* _WHAT NEEDS TO BE DONE_
Up to and including the line that contains "at the bottle.", write out each line of the material from its first line, exactly.

* _DATA SHOWN_
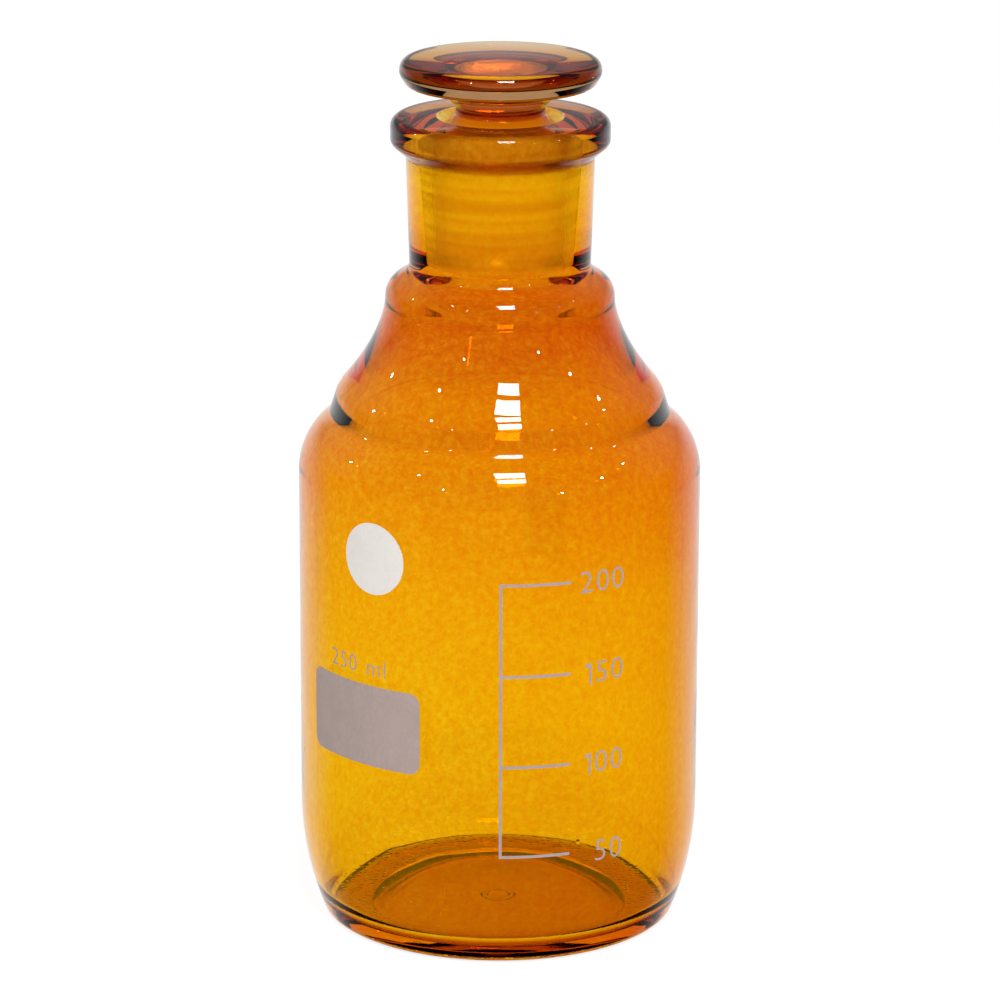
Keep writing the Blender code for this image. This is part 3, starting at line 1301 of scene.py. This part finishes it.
        bpy.ops.transform.rotate(value=-radians(angle), orient_axis="Z", center_override=ORIGIN)
        bpy.ops.mesh.normals_make_consistent(inside=False)
        bpy.ops.object.mode_set(mode="OBJECT")
        shell = piece.modifiers.new("thickness", "SOLIDIFY")
        shell.thickness = self.thick * MM
        shell.offset = 1.0
        bpy.ops.object.modifier_apply(modifier=shell.name)
        piece.data.materials.clear()
        piece.data.materials.append(finish)
        bpy.ops.object.shade_smooth_by_angle(angle=ENAMEL_CREASE)
        settle(piece, Body.BOTTLE, nodes)


# ---- Camera, table and light ----


@dataclass(frozen=True)
class Lamp:
    """A lamp that looks at the bottle.

    Attributes:
        name: Name of the lamp.
        azimuth: Degrees to the right of the front.
        elevation: Degrees above the table.
        size: Width and height in metres; a lamp with no height is round.
        glow: Brightness of its face, where 1 is white.
    """

    name: str
    azimuth: float
    elevation: float
    size: tuple[float, float]
    glow: float

    def build(self, distance: float, target: Vector) -> None:
        """Hang the lamp at a distance from a point and turn it to that point.

        Args:
            distance: How far away it hangs, in metres.
            target: The point.
        """
        data = bpy.data.lights.new(self.name, "AREA")
        width, height = self.size
        data.shape = "RECTANGLE" if height else "DISK"
        data.size = width
        if height:
            data.size_y = height
        area = width * height if height else pi * width * width / 4.0
        data.energy = self.glow * pi * area  # the power that gives its face this brightness
        lamp = bpy.data.objects.new(self.name, data)
        bpy.context.scene.collection.objects.link(lamp)
        around, up = radians(self.azimuth), radians(self.elevation)
        away = Vector((sin(around) * cos(up), -cos(around) * cos(up), sin(up)))
        turn = away.to_track_quat("Z", "Y").to_matrix().to_4x4()
        lamp.matrix_world = Matrix.Translation(target + away * distance) @ turn
        lamp.visible_camera = False


@dataclass
class Table:
    """A wide round table top that glows, as lit acrylic does, with a painted amber shadow under the
    bottle.
    """

    radius: float = 6.0
    drop: float = 0.1
    grey: float = 0.12
    roughness: float = 0.9
    # colour of the painted amber shadow in the glow under the bottle, and of the plain white glow
    # round it
    painted_shadow: Colour = (0.51, 0.15, 0.012)
    lit: Colour = (1.0, 1.0, 1.0)
    # radii in millimetres over which the painted shadow fades into the white glow
    edge: tuple[float, float] = (26.5, 31.0)
    brightness: float = 0.95

    def build(self) -> None:
        """Make the table top just under the bottle and stage it."""
        under = (0.0, 0.0, -self.drop * MM)
        bpy.ops.object.select_all(action="DESELECT")
        bpy.ops.mesh.primitive_circle_add(
            vertices=96, radius=self.radius, fill_type="NGON", location=under
        )
        table = bpy.context.object
        table.name = "table"
        made, tree, shader = new_material("lit table with painted shadow")
        reach = tree.add("ShaderNodeVectorMath", {0: tree.place()}, operation="LENGTH")
        edge = Fade(self.edge[0] * MM, self.edge[1] * MM, 0.0, 1.0)
        share = tree.faded(reach.outputs["Value"], edge)
        surface = {
            "Base Color": (self.grey, self.grey, self.grey, 1.0),
            "Roughness": self.roughness,
            # the glow holds the painted amber shadow under the bottle, inside the edge radii
            "Emission Color": tree.ramp(share, ((0.0, self.painted_shadow), (1.0, self.lit))),
            "Emission Strength": self.brightness,
        }
        tree.feed(shader, surface)
        table.data.materials.append(made)
        table.visible_glossy = False


@dataclass
class Surround:
    """White behind the bottle and along the horizon, dark overhead and on the camera's side.

    Each fade runs from the camera's side to the back, or from the horizon to overhead. The first
    five are what the glass mirrors, and the last two are what shows through it.
    """

    horizon_depth: Fade = Fade(0.30, 0.98, 0.015, 0.95)
    horizon_height: Fade = Fade(0.0, 0.30, 1.0, 0.10)
    sky_depth: Fade = Fade(-0.2, 0.9, 0.03, 0.28)
    sky_rise: Fade = Fade(0.05, 0.25, 0.0, 1.0)
    sky_fall: Fade = Fade(0.5, 0.95, 1.0, 0.3)
    through_depth: Fade = Fade(-0.75, 0.1, 0.28, 0.98)
    through_height: Fade = Fade(0.45, 0.95, 1.0, 0.85)
    matt_light: float = 0.22

    def build(self) -> None:
        """Make the world."""
        world = bpy.data.worlds.new("surround")
        world.use_nodes = True
        bpy.context.scene.world = world
        tree = Tree(world.node_tree)
        where = tree.add("ShaderNodeTexCoord").outputs["Generated"]
        split = tree.add("ShaderNodeSeparateXYZ", {0: where}).outputs
        horizon = self._patch(tree, split, self.horizon_depth, self.horizon_height)
        sky = self._patch(tree, split, self.sky_depth, self.sky_rise, self.sky_fall)
        through = self._patch(tree, split, self.through_depth, self.through_height)
        mirrored = tree.maths("MAXIMUM", horizon, sky)
        path = tree.add("ShaderNodeLightPath").outputs
        crossed = {"Value": path["Is Transmission Ray"], "To Min": mirrored, "To Max": through}
        glass = tree.add("ShaderNodeMapRange", crossed).outputs[0]
        matt = tree.maths("MULTIPLY", path["Is Diffuse Ray"], self.matt_light)
        soft = tree.maths("MAXIMUM", glass, matt)
        strength = tree.maths("MAXIMUM", soft, path["Is Camera Ray"])
        back = world.node_tree.nodes["Background"]
        tree.feed(back, {"Color": (1.0, 1.0, 1.0, 1.0), "Strength": strength})

    def _patch(
        self, tree: Tree, split: bpy.types.NodeOutputs, depth: Fade, *heights: Fade
    ) -> bpy.types.NodeSocket:
        """Multiply one fade over the depth with fades over the height.

        Args:
            tree: The world's tree.
            split: The direction's three parts.
            depth: Fade from the camera's side to the back.
            heights: Fades from the horizon to overhead.

        Returns:
            The brightness.
        """
        light = tree.faded(split["Y"], depth)
        for height in heights:
            light = tree.maths("MULTIPLY", light, tree.faded(split["Z"], height))
        return light


@dataclass
class Studio:
    """The camera, the table, the surround and the lamps.

    The camera's distance and the height that it looks at are in millimetres, its elevation is in
    degrees, its roll in radians and its shift in widths of the view.
    """

    distance: float = 850.2
    elevation: float = 16.09
    target_z: float = 73.27
    lens: float = 177.57
    sensor: float = 36.0
    nearest: float = 0.05
    roll: float = 0.003
    shift: float = 0.0006
    lamp_distance: float = 1.3
    lamps: tuple[Lamp, ...] = (
        Lamp("front panel low", 9.0, 51.0, (0.30, 0.14), 34.0),
        Lamp("front panel high", 9.0, 61.0, (0.30, 0.19), 34.0),
        Lamp("spot left back", -107.0, 27.0, (0.04, 0.0), 90.0),
        Lamp("spot left", -60.0, 46.0, (0.04, 0.0), 90.0),
        Lamp("spot left front", -35.0, 32.0, (0.04, 0.0), 90.0),
        Lamp("spot right front", 38.0, 27.0, (0.04, 0.0), 90.0),
        Lamp("spot right", 70.0, 36.0, (0.04, 0.0), 90.0),
        Lamp("spot right back", 96.0, 40.0, (0.04, 0.0), 90.0),
    )

    def build(self) -> None:
        """Place everything that isn't part of the bottle."""
        target = Vector((0.0, 0.0, self.target_z * MM))
        self._camera(target)
        Table().build()
        Surround().build()
        for lamp in self.lamps:
            lamp.build(self.lamp_distance, target)

    def _camera(self, target: Vector) -> None:
        """Aim the camera at the bottle from the front, a little above it.

        Args:
            target: The point that it looks at, in metres.
        """
        lens = bpy.data.cameras.new("camera")
        lens.lens = self.lens
        lens.sensor_width = self.sensor
        lens.shift_x = self.shift
        lens.clip_start = self.nearest
        camera = bpy.data.objects.new("camera", lens)
        bpy.context.scene.collection.objects.link(camera)
        tilt = radians(self.elevation)
        away = Vector((0.0, -cos(tilt), sin(tilt)))
        turn = (-away).to_track_quat("-Z", "Y").to_matrix().to_4x4()
        roll = Matrix.Rotation(self.roll, 4, "Z")
        camera.matrix_world = Matrix.Translation(target + away * self.distance * MM) @ turn @ roll
        bpy.context.scene.camera = camera


def main() -> None:
    """Build the bottle, its stopper, its enamel and the studio, in order."""
    logging.basicConfig(level=logging.INFO, format="%(message)s")
    bpy.context.scene.view_settings.view_transform = "Standard"
    bottle = Bottle()
    bottle.build()
    Stopper().build(bottle)
    EnamelMarks(body_r=bottle.body_r).build()
    Studio().build()


if __name__ == "__main__":
    main()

* _TASK SOLUTION_
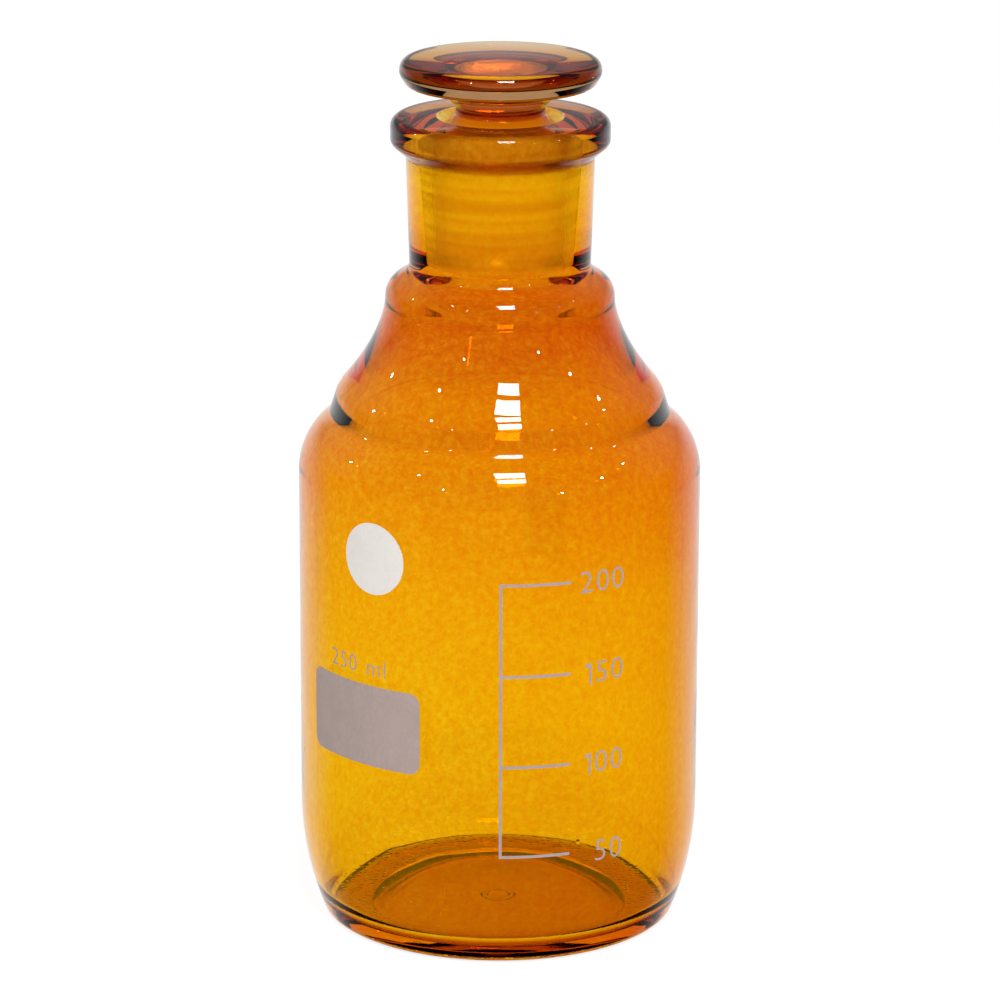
Keep writing the Blender code for this image. This is part 3, starting at line 1301 of scene.py. This part finishes it.
        bpy.ops.transform.rotate(value=-radians(angle), orient_axis="Z", center_override=ORIGIN)
        bpy.ops.mesh.normals_make_consistent(inside=False)
        bpy.ops.object.mode_set(mode="OBJECT")
        shell = piece.modifiers.new("thickness", "SOLIDIFY")
        shell.thickness = self.thick * MM
        shell.offset = 1.0
        bpy.ops.object.modifier_apply(modifier=shell.name)
        piece.data.materials.clear()
        piece.data.materials.append(finish)
        bpy.ops.object.shade_smooth_by_angle(angle=ENAMEL_CREASE)
        settle(piece, Body.BOTTLE, nodes)


# ---- Camera, table and light ----


@dataclass(frozen=True)
class Lamp:
    """A lamp that looks at the bottle.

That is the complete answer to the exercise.